Going through the evidence led by the prosecution, we find that the link of circumstance led by the prosecution is inconclusive and cannot give rise to the definite inference of the guilt of the appellants. Admittedly, the appellants are the residents of the vicinity where the incident is said to have taken place and merely because the appellants, along with other 50- 60 persons were present at the scene of incident, will not conclusively prove the circumstance that they were responsible for lighting the fire. Moreover, the maximum sentences awarded to the appellants is seven years and they have already undergone about two years of incarceration.

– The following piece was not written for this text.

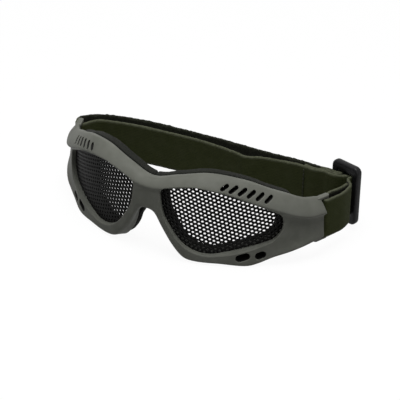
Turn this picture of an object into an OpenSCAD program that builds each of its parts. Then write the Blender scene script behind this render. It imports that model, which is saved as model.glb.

“In the case, the sentence is only for a period of seven years and the appellants have already undergone about two years of incarceration and in the backdrop of the circumstances enumerated in the preceding paragraphs, we are of the opinion that the appellants have made out a case for bail”, the Court further observed while allowing the prayer for suspension of sentence.

“Let the appellants Irfan Solanki and Rizwan Solanki be released on bail in the aforementioned case crime number on his furnishing a personal bond with two sureties each in the like amount to the satisfaction of the court concerned subject to deposition of 50% amount of fine, if not already deposited,” the Court ordered.